Given data:
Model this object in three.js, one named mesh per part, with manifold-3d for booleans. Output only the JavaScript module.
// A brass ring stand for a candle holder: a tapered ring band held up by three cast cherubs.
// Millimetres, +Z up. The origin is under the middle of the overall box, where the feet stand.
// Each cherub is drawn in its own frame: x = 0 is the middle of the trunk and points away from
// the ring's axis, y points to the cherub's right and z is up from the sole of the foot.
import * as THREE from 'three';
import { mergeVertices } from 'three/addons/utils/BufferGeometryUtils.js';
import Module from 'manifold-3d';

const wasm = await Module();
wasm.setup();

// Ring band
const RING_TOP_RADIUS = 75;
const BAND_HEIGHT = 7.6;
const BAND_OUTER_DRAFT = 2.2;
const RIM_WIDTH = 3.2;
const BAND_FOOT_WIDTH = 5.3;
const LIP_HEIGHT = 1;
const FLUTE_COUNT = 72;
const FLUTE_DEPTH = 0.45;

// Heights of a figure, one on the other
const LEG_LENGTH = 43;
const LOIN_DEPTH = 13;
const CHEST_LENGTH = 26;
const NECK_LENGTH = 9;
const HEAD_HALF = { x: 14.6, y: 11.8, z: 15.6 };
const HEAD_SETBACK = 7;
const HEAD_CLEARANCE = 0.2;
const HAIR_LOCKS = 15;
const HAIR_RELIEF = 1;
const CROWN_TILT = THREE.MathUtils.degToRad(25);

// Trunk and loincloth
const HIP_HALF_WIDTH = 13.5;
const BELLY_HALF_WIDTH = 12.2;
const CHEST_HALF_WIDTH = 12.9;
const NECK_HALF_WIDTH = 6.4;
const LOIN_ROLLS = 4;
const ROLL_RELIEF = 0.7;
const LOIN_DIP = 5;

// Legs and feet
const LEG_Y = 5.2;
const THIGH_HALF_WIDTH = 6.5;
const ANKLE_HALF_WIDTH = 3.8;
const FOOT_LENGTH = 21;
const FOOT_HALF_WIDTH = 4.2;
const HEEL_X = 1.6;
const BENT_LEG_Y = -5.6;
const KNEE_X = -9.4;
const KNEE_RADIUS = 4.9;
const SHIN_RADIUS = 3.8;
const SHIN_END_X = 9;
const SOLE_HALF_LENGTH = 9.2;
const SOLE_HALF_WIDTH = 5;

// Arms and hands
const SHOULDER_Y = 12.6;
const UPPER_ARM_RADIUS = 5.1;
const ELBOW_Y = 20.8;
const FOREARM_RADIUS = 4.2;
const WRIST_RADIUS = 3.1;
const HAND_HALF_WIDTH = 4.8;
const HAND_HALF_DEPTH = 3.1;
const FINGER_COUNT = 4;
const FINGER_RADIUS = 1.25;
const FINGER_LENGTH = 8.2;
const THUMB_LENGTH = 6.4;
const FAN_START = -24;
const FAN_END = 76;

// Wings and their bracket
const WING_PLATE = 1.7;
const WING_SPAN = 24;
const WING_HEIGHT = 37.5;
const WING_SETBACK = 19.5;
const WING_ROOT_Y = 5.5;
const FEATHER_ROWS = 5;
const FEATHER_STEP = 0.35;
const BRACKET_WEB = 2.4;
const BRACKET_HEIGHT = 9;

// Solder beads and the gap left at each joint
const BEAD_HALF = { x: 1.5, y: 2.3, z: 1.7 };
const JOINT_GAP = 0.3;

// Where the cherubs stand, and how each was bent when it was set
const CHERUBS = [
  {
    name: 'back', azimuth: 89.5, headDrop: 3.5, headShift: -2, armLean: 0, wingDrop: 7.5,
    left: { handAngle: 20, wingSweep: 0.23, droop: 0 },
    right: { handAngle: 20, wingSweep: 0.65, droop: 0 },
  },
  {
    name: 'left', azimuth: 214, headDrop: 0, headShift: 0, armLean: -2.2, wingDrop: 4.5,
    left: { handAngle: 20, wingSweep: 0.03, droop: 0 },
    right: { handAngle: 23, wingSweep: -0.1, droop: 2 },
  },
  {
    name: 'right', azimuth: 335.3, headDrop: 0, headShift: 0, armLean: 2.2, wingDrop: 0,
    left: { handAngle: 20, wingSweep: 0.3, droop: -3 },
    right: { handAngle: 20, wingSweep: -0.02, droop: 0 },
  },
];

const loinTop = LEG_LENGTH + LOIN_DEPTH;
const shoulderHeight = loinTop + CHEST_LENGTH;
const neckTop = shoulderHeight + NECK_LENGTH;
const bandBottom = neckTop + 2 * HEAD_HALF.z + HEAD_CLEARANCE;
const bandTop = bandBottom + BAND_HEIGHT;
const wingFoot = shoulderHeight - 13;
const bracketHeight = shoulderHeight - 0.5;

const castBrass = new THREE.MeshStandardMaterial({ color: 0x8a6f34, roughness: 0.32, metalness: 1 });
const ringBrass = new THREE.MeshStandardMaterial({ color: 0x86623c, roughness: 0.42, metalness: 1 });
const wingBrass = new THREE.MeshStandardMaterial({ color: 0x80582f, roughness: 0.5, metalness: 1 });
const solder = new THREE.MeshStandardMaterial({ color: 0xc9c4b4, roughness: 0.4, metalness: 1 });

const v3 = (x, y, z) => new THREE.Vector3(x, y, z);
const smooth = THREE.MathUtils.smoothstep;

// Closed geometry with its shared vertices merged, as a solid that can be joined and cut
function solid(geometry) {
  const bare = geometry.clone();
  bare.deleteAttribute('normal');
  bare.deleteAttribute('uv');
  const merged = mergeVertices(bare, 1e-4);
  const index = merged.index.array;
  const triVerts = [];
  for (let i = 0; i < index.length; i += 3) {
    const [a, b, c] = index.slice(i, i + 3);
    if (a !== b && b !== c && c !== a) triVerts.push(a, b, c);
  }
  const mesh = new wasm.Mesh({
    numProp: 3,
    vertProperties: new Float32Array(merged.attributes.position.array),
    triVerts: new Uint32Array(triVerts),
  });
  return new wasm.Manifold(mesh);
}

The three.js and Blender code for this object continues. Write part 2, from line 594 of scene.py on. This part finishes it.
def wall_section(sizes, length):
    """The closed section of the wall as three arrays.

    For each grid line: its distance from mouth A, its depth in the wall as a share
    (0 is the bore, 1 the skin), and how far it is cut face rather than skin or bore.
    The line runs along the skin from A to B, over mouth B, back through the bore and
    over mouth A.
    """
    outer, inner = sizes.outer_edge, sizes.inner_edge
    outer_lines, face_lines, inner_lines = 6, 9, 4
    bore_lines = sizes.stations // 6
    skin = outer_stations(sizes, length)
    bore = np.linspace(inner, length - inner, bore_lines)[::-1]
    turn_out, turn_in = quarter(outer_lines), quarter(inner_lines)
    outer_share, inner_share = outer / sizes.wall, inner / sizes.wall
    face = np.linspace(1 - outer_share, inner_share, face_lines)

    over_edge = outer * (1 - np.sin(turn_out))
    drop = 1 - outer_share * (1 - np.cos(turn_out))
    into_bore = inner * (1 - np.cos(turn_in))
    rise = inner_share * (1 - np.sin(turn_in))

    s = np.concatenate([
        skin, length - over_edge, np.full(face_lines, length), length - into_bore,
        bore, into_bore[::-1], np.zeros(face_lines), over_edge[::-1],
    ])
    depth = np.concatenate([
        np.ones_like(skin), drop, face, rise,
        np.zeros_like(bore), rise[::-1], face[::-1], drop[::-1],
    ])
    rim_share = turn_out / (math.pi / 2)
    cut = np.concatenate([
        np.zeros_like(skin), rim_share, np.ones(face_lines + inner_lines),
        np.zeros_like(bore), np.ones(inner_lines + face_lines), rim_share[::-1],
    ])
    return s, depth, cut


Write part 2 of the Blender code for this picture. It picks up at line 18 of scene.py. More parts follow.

Task requirements:
Return all of the data exactly as it reads.

Output:
Model this object in three.js, one named mesh per part, with manifold-3d for booleans. Output only the JavaScript module.
// A brass ring stand for a candle holder: a tapered ring band held up by three cast cherubs.
// Millimetres, +Z up. The origin is under the middle of the overall box, where the feet stand.
// Each cherub is drawn in its own frame: x = 0 is the middle of the trunk and points away from
// the ring's axis, y points to the cherub's right and z is up from the sole of the foot.
import * as THREE from 'three';
import { mergeVertices } from 'three/addons/utils/BufferGeometryUtils.js';
import Module from 'manifold-3d';

const wasm = await Module();
wasm.setup();

// Ring band
const RING_TOP_RADIUS = 75;
const BAND_HEIGHT = 7.6;
const BAND_OUTER_DRAFT = 2.2;
const RIM_WIDTH = 3.2;
const BAND_FOOT_WIDTH = 5.3;
const LIP_HEIGHT = 1;
const FLUTE_COUNT = 72;
const FLUTE_DEPTH = 0.45;

// Heights of a figure, one on the other
const LEG_LENGTH = 43;
const LOIN_DEPTH = 13;
const CHEST_LENGTH = 26;
const NECK_LENGTH = 9;
const HEAD_HALF = { x: 14.6, y: 11.8, z: 15.6 };
const HEAD_SETBACK = 7;
const HEAD_CLEARANCE = 0.2;
const HAIR_LOCKS = 15;
const HAIR_RELIEF = 1;
const CROWN_TILT = THREE.MathUtils.degToRad(25);

// Trunk and loincloth
const HIP_HALF_WIDTH = 13.5;
const BELLY_HALF_WIDTH = 12.2;
const CHEST_HALF_WIDTH = 12.9;
const NECK_HALF_WIDTH = 6.4;
const LOIN_ROLLS = 4;
const ROLL_RELIEF = 0.7;
const LOIN_DIP = 5;

// Legs and feet
const LEG_Y = 5.2;
const THIGH_HALF_WIDTH = 6.5;
const ANKLE_HALF_WIDTH = 3.8;
const FOOT_LENGTH = 21;
const FOOT_HALF_WIDTH = 4.2;
const HEEL_X = 1.6;
const BENT_LEG_Y = -5.6;
const KNEE_X = -9.4;
const KNEE_RADIUS = 4.9;
const SHIN_RADIUS = 3.8;
const SHIN_END_X = 9;
const SOLE_HALF_LENGTH = 9.2;
const SOLE_HALF_WIDTH = 5;

// Arms and hands
const SHOULDER_Y = 12.6;
const UPPER_ARM_RADIUS = 5.1;
const ELBOW_Y = 20.8;
const FOREARM_RADIUS = 4.2;
const WRIST_RADIUS = 3.1;
const HAND_HALF_WIDTH = 4.8;
const HAND_HALF_DEPTH = 3.1;
const FINGER_COUNT = 4;
const FINGER_RADIUS = 1.25;
const FINGER_LENGTH = 8.2;
const THUMB_LENGTH = 6.4;
const FAN_START = -24;
const FAN_END = 76;

// Wings and their bracket
const WING_PLATE = 1.7;
const WING_SPAN = 24;
const WING_HEIGHT = 37.5;
const WING_SETBACK = 19.5;
const WING_ROOT_Y = 5.5;
const FEATHER_ROWS = 5;
const FEATHER_STEP = 0.35;
const BRACKET_WEB = 2.4;
const BRACKET_HEIGHT = 9;

// Solder beads and the gap left at each joint
const BEAD_HALF = { x: 1.5, y: 2.3, z: 1.7 };
const JOINT_GAP = 0.3;

// Where the cherubs stand, and how each was bent when it was set
const CHERUBS = [
  {
    name: 'back', azimuth: 89.5, headDrop: 3.5, headShift: -2, armLean: 0, wingDrop: 7.5,
    left: { handAngle: 20, wingSweep: 0.23, droop: 0 },
    right: { handAngle: 20, wingSweep: 0.65, droop: 0 },
  },
  {
    name: 'left', azimuth: 214, headDrop: 0, headShift: 0, armLean: -2.2, wingDrop: 4.5,
    left: { handAngle: 20, wingSweep: 0.03, droop: 0 },
    right: { handAngle: 23, wingSweep: -0.1, droop: 2 },
  },
  {
    name: 'right', azimuth: 335.3, headDrop: 0, headShift: 0, armLean: 2.2, wingDrop: 0,
    left: { handAngle: 20, wingSweep: 0.3, droop: -3 },
    right: { handAngle: 20, wingSweep: -0.02, droop: 0 },
  },
];

const loinTop = LEG_LENGTH + LOIN_DEPTH;
const shoulderHeight = loinTop + CHEST_LENGTH;
const neckTop = shoulderHeight + NECK_LENGTH;
const bandBottom = neckTop + 2 * HEAD_HALF.z + HEAD_CLEARANCE;
const bandTop = bandBottom + BAND_HEIGHT;
const wingFoot = shoulderHeight - 13;
const bracketHeight = shoulderHeight - 0.5;

const castBrass = new THREE.MeshStandardMaterial({ color: 0x8a6f34, roughness: 0.32, metalness: 1 });
const ringBrass = new THREE.MeshStandardMaterial({ color: 0x86623c, roughness: 0.42, metalness: 1 });
const wingBrass = new THREE.MeshStandardMaterial({ color: 0x80582f, roughness: 0.5, metalness: 1 });
const solder = new THREE.MeshStandardMaterial({ color: 0xc9c4b4, roughness: 0.4, metalness: 1 });

const v3 = (x, y, z) => new THREE.Vector3(x, y, z);
const smooth = THREE.MathUtils.smoothstep;

// Closed geometry with its shared vertices merged, as a solid that can be joined and cut
function solid(geometry) {
  const bare = geometry.clone();
  bare.deleteAttribute('normal');
  bare.deleteAttribute('uv');
  const merged = mergeVertices(bare, 1e-4);
  const index = merged.index.array;
  const triVerts = [];
  for (let i = 0; i < index.length; i += 3) {
    const [a, b, c] = index.slice(i, i + 3);
    if (a !== b && b !== c && c !== a) triVerts.push(a, b, c);
  }
  const mesh = new wasm.Mesh({
    numProp: 3,
    vertProperties: new Float32Array(merged.attributes.position.array),
    triVerts: new Uint32Array(triVerts),
  });
  return new wasm.Manifold(mesh);
}

The three.js and Blender code for this object continues. Write part 2, from line 594 of scene.py on. This part finishes it.
def wall_section(sizes, length):
    """The closed section of the wall as three arrays.

    For each grid line: its distance from mouth A, its depth in the wall as a share
    (0 is the bore, 1 the skin), and how far it is cut face rather than skin or bore.
    The line runs along the skin from A to B, over mouth B, back through the bore and
    over mouth A.
    """
    outer, inner = sizes.outer_edge, sizes.inner_edge
    outer_lines, face_lines, inner_lines = 6, 9, 4
    bore_lines = sizes.stations // 6
    skin = outer_stations(sizes, length)
    bore = np.linspace(inner, length - inner, bore_lines)[::-1]
    turn_out, turn_in = quarter(outer_lines), quarter(inner_lines)
    outer_share, inner_share = outer / sizes.wall, inner / sizes.wall
    face = np.linspace(1 - outer_share, inner_share, face_lines)

    over_edge = outer * (1 - np.sin(turn_out))
    drop = 1 - outer_share * (1 - np.cos(turn_out))
    into_bore = inner * (1 - np.cos(turn_in))
    rise = inner_share * (1 - np.sin(turn_in))

    s = np.concatenate([
        skin, length - over_edge, np.full(face_lines, length), length - into_bore,
        bore, into_bore[::-1], np.zeros(face_lines), over_edge[::-1],
    ])
    depth = np.concatenate([
        np.ones_like(skin), drop, face, rise,
        np.zeros_like(bore), rise[::-1], face[::-1], drop[::-1],
    ])
    rim_share = turn_out / (math.pi / 2)
    cut = np.concatenate([
        np.zeros_like(skin), rim_share, np.ones(face_lines + inner_lines),
        np.zeros_like(bore), np.ones(inner_lines + face_lines), rim_share[::-1],
    ])
    return s, depth, cut


Write part 2 of the Blender code for this picture. It picks up at line 18 of scene.py. More parts follow.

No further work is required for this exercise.